#### WHAT THIS TASK INVOLVES
Could you copy, word for word, only the lines from the one containing "piece = cad_parts[node]" through the last line of the records below, both included?
========================================================================
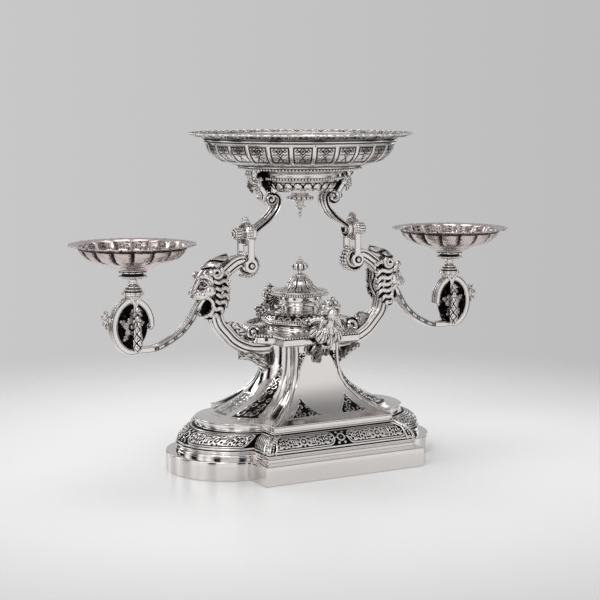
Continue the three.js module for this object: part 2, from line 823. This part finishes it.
function bracketPath() {
  const rise = scrollZ - headZ;
  return [
    [bracketNear - 1, headZ], [bracketNear - 12, headZ + rise * 0.17], [scrollX + 3, headZ + rise * 0.41],
    [scrollX - 9, headZ + rise * 0.72], [scrollX - 12, scrollZ], [scrollX - 6, scrollZ + 7],
  ];
}

function bracketBody(grow) {
  const half = bracketWidth / 2 + grow;
  return joined(
    band(bracketPath(), bracketThickness, bracketWidth, 10, grow),
    rod('y', scrollRadius + grow, -half, half, [scrollX, scrollZ], 14),
    rod('x', bracketEndRadius + grow, bracketFar - grow, bracketNear + grow, [0, headZ], 16),
  );
}

function bracket() {
  const pad = block([scrollX - 11, scrollX], [-8, 8], [scrollZ - 2, cupBase + cupHeight / 2]);
  const bore = rod('x', studRadius + fit, bracketFar - 20, bracketNear + 5, [0, headZ]);
  const headSpace = rod('x', studRadius + 3 + fit, bracketFar - 30, bracketFar, [0, headZ], 12);
  const outside = block([bracketNear, bracketNear + 40], [-40, 40], [headZ - 40, headZ + 40]);
  return cut(joined(bracketBody(0), pad), cupCutter(), bore, headSpace, outside);
}

// Cup, pendant and scroll consoles under the bowl

function cupOutside() {
  const up = (share) => cupBase + cupHeight * share;
  return [
    [0, cupBase], [cupFloorRadius, cupBase], [48.8, up(0.19)], [54, up(0.39)], [59.6, up(0.52)],
    [57, up(0.58)], [60, up(0.72)], [68, up(0.85)], [cupRimRadius - 2, up(0.94)],
    [cupRimRadius, up(0.96)], [cupRimRadius, bowlBase],
  ];
}

function bowlCup() {
  const up = (share) => cupBase + cupHeight * share;
  const floor = cupBase + bowlWall;
  return turned([
    ...cupOutside(), [62, bowlBase], [55, up(0.72)], [53, up(0.56)], [47, up(0.31)], [32, floor], [0, floor],
  ], turnedSteps);
}

function cupCutter() {
  return turnedCutter([...cupOutside(), [0, bowlBase]], turnedSteps, fit);
}

function pendantFinial() {
  const z = cupBase;
  return turned([
    [0, z - pendantLength], [3, z - 34], [1.8, z - 27], [8.2, z - 22], [4.6, z - 16],
    [19.2, z - 11], [19.2, z - 7.5], [11, z - 3], [12, z], [0, z],
  ], smallSteps);
}

function sideConsole() {
  const x = cupRimRadius - consoleInset;
  const body = joined(
    band([
      [x, bowlBase - 3], [x + 2, bowlBase - 12], [x - 2, bowlBase - 21], [x - 10, bowlBase - 30],
      [x - 15.5, bowlBase - 38], [x - 16.5, bowlBase - 46],
    ], consoleThickness, consoleWidth, 8),
    egg([x + 1, 0, bowlBase - 14], [6.5, 8, 8]),
    block([x - 24, x], [-consoleWidth / 3, consoleWidth / 3], [bowlBase - 22, bowlBase - 6]),
  );
  return cut(body, cupCutter(), bracketBody(fit));
}

// Bowl

function mainBowl() {
  const up = (share) => bowlBase + bowlDepth * share;
  const side = bowlSideRadius;
  const floor = bowlBase + bowlWall;
  return turned([
    [0, bowlBase], [cupRimRadius, bowlBase], [side - 30, up(0.11)], [side - 13, up(0.3)],
    [side - 4, up(0.57)], [side - 1.5, up(0.78)], [side + 1.6, up(0.95)], [side + 1.6, rimBase],
    [side - 1.2, rimBase], [side - 3.6, up(0.78)], [side - 6.4, up(0.58)],
    [side - 15, up(0.35)], [cupRimRadius + 1, floor], [0, floor],
  ], 36);
}

function bowlRim() {
  const z = rimBase;
  const top = z + rimHeight;
  return turned([
    [bowlSideRadius - 1.2, z], [bowlSideRadius + 2.4, z], [bowlSideRadius + 14, z + 2.4],
    [bowlRimRadius - 1, top - 2.4],
    [bowlRimRadius, top - 1], [bowlRimRadius - 1, top], [bowlSideRadius + 13, z + 4.8],
    [bowlSideRadius - 1.2, z + 2.2], [bowlSideRadius - 1.2, z],
  ], 36);
}

// Assembly

const centerpiece = new THREE.Group();
const bowlFrame = new THREE.Group();
const liftingBowl = new THREE.Group();
const liftingLid = new THREE.Group();
centerpiece.add(bowlFrame, liftingLid);
bowlFrame.add(liftingBowl);

function silver(tone, roughness) {
  return new THREE.MeshStandardMaterial({ color: tone, roughness, metalness: 1 });
}

const polished = [0xd9d7d3, 0.16];
const cast = [0xb9b6b0, 0.32];
const dark = [0x4a4744, 0.5];
const plain = [0xc8c5bf, 0.4];

function place(parent, name, solid, finish, { x = 0, turn = 0 } = {}) {
  const mesh = new THREE.Mesh(geometryOf(solid), silver(...finish));
  mesh.name = name;
  mesh.position.x = x;
  mesh.rotation.z = turn;
  parent.add(mesh);
}

place(centerpiece, 'base_plinth', plinth(), polished);
place(centerpiece, 'base_step_moulding', stepMoulding(), polished);
place(centerpiece, 'base_frieze', frieze(), cast);
place(centerpiece, 'base_cap_moulding', capMoulding(), polished);
place(centerpiece, 'pedestal_body', pedestal(), polished);
place(centerpiece, 'platform', platform(), cast);
place(centerpiece, 'tie_rod', tieRod(), plain);
place(centerpiece, 'tie_nut', tieNut(), plain);
place(centerpiece, 'urn_foot', urnFoot(), cast);
place(centerpiece, 'urn_body', urnBody(), cast);
place(liftingLid, 'urn_lid', urnLid(), cast);
place(liftingLid, 'lid_finial', lidFinial(), cast);
place(centerpiece, 'bust_front', bust(), cast);
place(centerpiece, 'bust_back', bust(), cast, { turn: Math.PI });
place(bowlFrame, 'bowl_cup', bowlCup(), cast);
place(bowlFrame, 'pendant_finial', pendantFinial(), cast);
place(liftingBowl, 'main_bowl', mainBowl(), polished);
place(liftingBowl, 'bowl_rim', bowlRim(), cast);

const sideParts = {
  pedestal_leaf: [pedestalLeaf(), cast],
  arm: [arm(), polished],
  arm_screw: [armScrew(), plain],
  lion_mask: [lionMask(), cast],
  branch: [branch(), polished],
  ring_rosette: [ringRosette(), dark],
  ring_leaf: [ringLeaf(), cast],
  dish_socket: [dishSocket(), cast],
  link_head: [linkHead(), cast],
  link_pin: [linkPin(), cast],
};
const liftingParts = { dish_stem: [dishStem(), polished], dish: [dish(), polished] };
const frameParts = {
  stud: [stud(), plain],
  knob: [knob(), cast],
  bracket: [bracket(), polished],
  console: [sideConsole(), cast],
};

for (const [side, turn] of [['right', 0], ['left', Math.PI]]) {
  const fixed = new THREE.Group();
  const lifting = new THREE.Group();
  const swinging = new THREE.Group();
  for (const group of [fixed, lifting, swinging]) group.rotation.z = turn;
  centerpiece.add(fixed, lifting);
  bowlFrame.add(swinging);
  for (const [name, [solid, finish]] of Object.entries(sideParts)) {
    place(fixed, `${name}_${side}`, solid, finish);
  }
  for (const [name, [solid, finish]] of Object.entries(liftingParts)) {
    place(lifting, `${name}_${side}`, solid, finish, { x: dishX });
  }
  for (const [name, [solid, finish]] of Object.entries(frameParts)) {
    place(swinging, `${name}_${side}`, solid, finish);
  }
  for (const [end, spin] of [['front', turn], ['back', Math.PI - turn]]) {
    place(fixed, `link_plate_${end}_${side}`, linkPlate(), polished, { x: eyeX, turn: spin });
    place(fixed, `husk_drop_${end}_${side}`, huskDrop(), cast, { x: dishX, turn: spin });
  }
}

export default centerpiece;
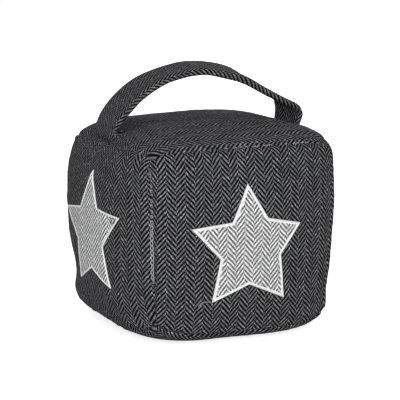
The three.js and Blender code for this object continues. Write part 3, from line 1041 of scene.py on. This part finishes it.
class DoorStopMakeStudio(Operator):
    """Make the pale floor, the soft lamps and the camera"""

    bl_idname = "scene.door_stop_studio"
    bl_label = "Studio"

    def execute(self, context):
        studio = context.scene.door_stop_studio
        corners = ((-1, -1), (1, -1), (1, 1), (-1, 1))
        floor = make_piece("studio_floor", [
            (x * FLOOR_REACH, y * FLOOR_REACH, FLOOR_LEVEL) for x, y in corners], [(0, 1, 2, 3)])
        # White paper: matt, and lit evenly for the camera, so that only the shadow shades it.
        material = bpy.data.materials.new("white_paper_floor")
        add = empty_tree(material)
        paper = add("BsdfPrincipled", {"Base Color": linear_colour("#FFFFFF"), "Roughness": 0.95,
                                       "Specular IOR Level": 0.0})
        seen = add("LightPath", out="Is Camera Ray")
        glow = add("Emission", {"Color": (FLOOR_GLOW, FLOOR_GLOW, FLOOR_GLOW, 1.0),
                                "Strength": seen})
        add("OutputMaterial", {"Surface": add("AddShader", {0: paper, 1: glow})}, out=None)
        floor.data.materials.append(material)

        # The sky is white where the camera or a shine sees it, and dim as a light.
        world = bpy.data.worlds.new("studio")
        context.scene.world = world
        add = empty_tree(world)
        seen = add("Math", {0: add("LightPath", out="Is Camera Ray"),
                            1: add("LightPath", out="Is Glossy Ray")}, operation="MAXIMUM")
        strength = add("Mix", {0: seen, 2: studio.sky, 3: 1.0}, data_type="FLOAT")
        sky = add("Background", {"Color": (1.0, 1.0, 1.0, 1.0), "Strength": strength})
        add("OutputWorld", {"Surface": sky}, out=None)

        for name, size, spot in LAMPS:
            lamp = bpy.data.lights.new(name, "AREA")
            lamp.energy, lamp.size = getattr(studio, name), size
            holder = bpy.data.objects.new(name, lamp)
            context.scene.collection.objects.link(holder)
            holder.location = spot
            point_at(holder, np.array(LAMP_AIM) - np.array(spot))

        camera = bpy.data.objects.new("camera", bpy.data.cameras.new("camera"))
        context.scene.collection.objects.link(camera)
        az, el = studio.azimuth, studio.elevation
        back = np.array([-math.sin(az) * math.cos(el), -math.cos(az) * math.cos(el), math.sin(el)])
        camera.location = back * studio.distance + np.array([0, 0, studio.aim_height])
        point_at(camera, -back)
        camera.data.lens = LENS
        camera.data.shift_x, camera.data.shift_y = SHIFT_X, SHIFT_Y
        camera.data.clip_start, camera.data.clip_end = NEAR, FAR
        context.scene.camera = camera
        context.scene.view_settings.view_transform = "Standard"
        return {"FINISHED"}


class DoorStopPanel(Panel):
    """Buttons that make the door stop piece by piece, and its sizes"""

    bl_idname = "VIEW3D_PT_door_stop"
    bl_label = "Door Stop"
    bl_space_type = "VIEW_3D"
    bl_region_type = "UI"
    bl_category = "Door Stop"

    def draw(self, context):
        for operator in OPERATORS:
            self.layout.operator(operator.bl_idname)
        for name in PROPERTIES:
            group = getattr(context.scene, name)
            box = self.layout.box()
            for key in group.__annotations__:
                box.prop(group, key)


OPERATORS = (DoorStopMakeCover, DoorStopMakeStrap, DoorStopMakeStars, DoorStopMakeStitching,
             DoorStopMakeStudio)
PROPERTIES = {
    "door_stop_cube": DoorStopCube,
    "door_stop_weave": DoorStopWeave,
    "door_stop_strap": DoorStopStrap,
    "door_stop_stars": DoorStopStars,
    "door_stop_studio": DoorStopStudio,
}
CLASSES = (*PROPERTIES.values(), *OPERATORS, DoorStopPanel)


def register():
    """Adds the classes and the scene's sizes."""
    for kind in CLASSES:
        bpy.utils.register_class(kind)
    for name, kind in PROPERTIES.items():
        setattr(bpy.types.Scene, name, bpy.props.PointerProperty(type=kind))


def unregister():
    """Takes them out again."""
    for name in PROPERTIES:
        delattr(bpy.types.Scene, name)
    for kind in reversed(CLASSES):
        bpy.utils.unregister_class(kind)


def main():
    """Makes the whole door stop in its studio."""
    register()
    bpy.ops.mesh.door_stop_cover()
    bpy.ops.mesh.door_stop_strap()
    bpy.ops.mesh.door_stop_stars()
    bpy.ops.mesh.door_stop_stitching()
    bpy.ops.scene.door_stop_studio()


if __name__ == "__main__":
    main()
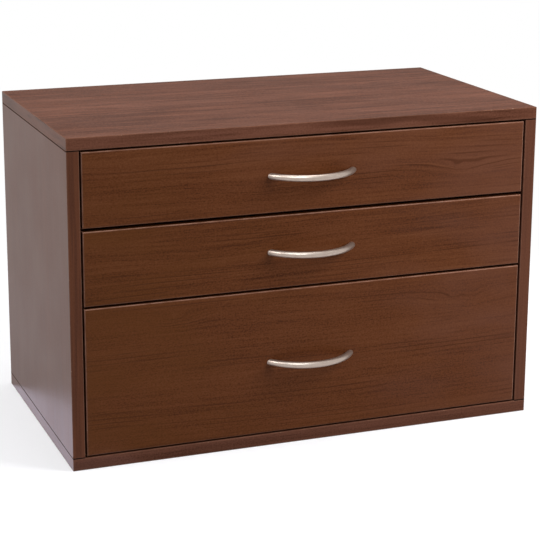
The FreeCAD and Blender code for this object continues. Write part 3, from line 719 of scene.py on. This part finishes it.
@dataclass(frozen=True)
class EpoxySteel:
    """Cream epoxy coat on pressed steel, with grey marks where the rollers run."""

    name: str
    coat: Colour = (0.70, 0.665, 0.585)
    mark: Colour = (0.34, 0.325, 0.30)
    dusty: Colour = (0.52, 0.47, 0.39)

    def material(self) -> bpy.types.Material:
        """Builds the finish.

        Returns:
            The material.
        """
        graph = Graph.of_finish(self.name)
        place = graph.place()
        normal_z = graph.facing()[2].math("ABSOLUTE")
        peel = graph.noise(graph.scaled(place, 650.0), 2.0)
        streak = graph.noise(graph.scaled(place, (900.0, 14.0, 900.0)), 3.0, 0.65)
        dust = graph.noise(graph.scaled(place, 40.0), 4.0, 0.6)
        tracked = normal_z.rise(0.8, 0.95) * streak.rise(0.48, 0.72)
        colour = graph.blend(tracked * 0.55, self.coat, self.mark)
        colour = graph.blend(dust.rise(0.5, 0.8) * 0.25, colour, self.dusty)
        return graph.surface(
            {
                "Base Color": colour,
                "Roughness": peel * 0.08 + tracked * 0.12 + dust * 0.10 + 0.30,
                "IOR": 1.5,
                "Normal": graph.bump(peel, 0.00002, 0.5),
            }
        )


@dataclass(frozen=True)
class ZincPlate:
    """Bright zinc plate on screws, cams and nails, with a faint blue cast and fine crystals."""

    name: str
    blue_cast: Colour = (0.52, 0.53, 0.55)
    bright: Colour = (0.66, 0.65, 0.62)
    crystal_tone: Colour = (0.33, 0.33, 0.34)

    def material(self) -> bpy.types.Material:
        """Builds the finish.

        Returns:
            The material.
        """
        graph = Graph.of_finish(self.name)
        place = graph.place()
        crystal = graph.noise(graph.scaled(place, 1400.0), 2.0, 0.6)
        cloud = graph.noise(graph.scaled(place, 190.0), 3.0, 0.6)
        colour = graph.blend(cloud.rise(0.3, 0.7), self.blue_cast, self.bright)
        colour = graph.blend(crystal.rise(0.66, 0.80) * 0.5, colour, self.crystal_tone)
        return graph.surface(
            {
                "Base Color": colour,
                "Metallic": 1.0,
                "Roughness": crystal * 0.16 + cloud * 0.12 + 0.22,
                "Normal": graph.bump(crystal, 0.00001, 0.5),
            }
        )


@dataclass(frozen=True)
class Nylon:
    """White nylon of the rollers, with grey grime in patches."""

    name: str
    clean: Colour = (0.74, 0.73, 0.70)
    grey: Colour = (0.50, 0.48, 0.45)
    glow_depth: float = 0.002

    def material(self) -> bpy.types.Material:
        """Builds the finish.

        Returns:
            The material.
        """
        graph = Graph.of_finish(self.name)
        place = graph.place()
        grime = graph.noise(graph.scaled(place, 160.0), 3.0, 0.65)
        fine = graph.noise(graph.scaled(place, 1800.0), 1.0)
        colour = graph.blend(grime.rise(0.45, 0.75) * 0.6, self.clean, self.grey)
        return graph.surface(
            {
                "Base Color": colour,
                "Roughness": grime * 0.15 + fine * 0.08 + 0.34,
                "IOR": 1.5,
                "Subsurface Weight": 0.08,
                "Subsurface Radius": (self.glow_depth, self.glow_depth, self.glow_depth),
                "Normal": graph.bump(fine, 0.00001, 0.4),
            }
        )


@dataclass(frozen=True)
class Beech:
    """Plain beech of the dowels, with its short flecks."""

    name: str
    dark: Colour = (0.44, 0.27, 0.15)
    light: Colour = (0.60, 0.41, 0.25)
    fleck_tone: Colour = (0.33, 0.19, 0.10)

    def material(self) -> bpy.types.Material:
        """Builds the finish.

        Returns:
            The material.
        """
        graph = Graph.of_finish(self.name)
        place = graph.place()
        lines = graph.noise(graph.scaled(place, (700.0, 700.0, 30.0)), 2.0, 0.6)
        fleck = graph.noise(graph.scaled(place, (900.0, 300.0, 160.0)), 1.0)
        colour = graph.blend(lines.rise(0.25, 0.75), self.dark, self.light)
        colour = graph.blend(fleck.rise(0.62, 0.72) * 0.5, colour, self.fleck_tone)
        return graph.surface(
            {"Base Color": colour, "Roughness": lines * 0.2 + 0.5, "Normal": graph.bump(lines, 0.00005, 0.6)}
        )


@dataclass(frozen=True)
class StudioPaper:
    """Pale paper under the cabinet. It keeps the shadow near it and fades into the white surroundings."""

    name: str
    tone: Colour = (0.50, 0.50, 0.52)
    fibre_shade: float = 0.985
    lift: float = 0.45
    fade_start: float = 0.60
    fade_end: float = 0.95

    def material(self) -> bpy.types.Material:
        """Builds the finish.

        Returns:
            The material.
        """
        graph = Graph.of_finish(self.name)
        place = graph.place()
        fibre = graph.noise(graph.scaled(place, 55.0), 2.0)
        colour = graph.blend(fibre, shaded(self.tone, self.fibre_shade), self.tone)
        paper = graph.add("ShaderNodeBsdfDiffuse", {"Color": colour, "Roughness": 0.5})
        glow = graph.add("ShaderNodeEmission", {"Strength": seen_rays(graph) * self.lift})
        lit = graph.add("ShaderNodeAddShader", {0: paper, 1: glow})
        x, y, _ = place.parts()
        faded = graph.math("SQRT", x * x + y * y).rise(self.fade_start, self.fade_end)
        open_air = graph.add("ShaderNodeBsdfTransparent")
        sweep = graph.add("ShaderNodeMixShader", {0: faded, 1: lit, 2: open_air})
        graph.add("ShaderNodeOutputMaterial", {0: sweep})
        return graph.owner


def as_point(vector: Vector) -> Point:
    """A vector as three plain numbers."""
    return (vector.x, vector.y, vector.z)


def dress(node: str, material: bpy.types.Material) -> None:
    """Gives a node its finish.

    Args:
        node: Name of the node.
        material: Its finish.
    """
    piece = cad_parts[node]
    piece.data.materials.clear()
    piece.data.materials.append(material)
    LOG.info("dressed %s in %s", node, material.name)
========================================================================
#### SOLUTION TO THIS EXERCISE
    piece = cad_parts[node]
    piece.data.materials.clear()
    piece.data.materials.append(material)
    LOG.info("dressed %s in %s", node, material.name)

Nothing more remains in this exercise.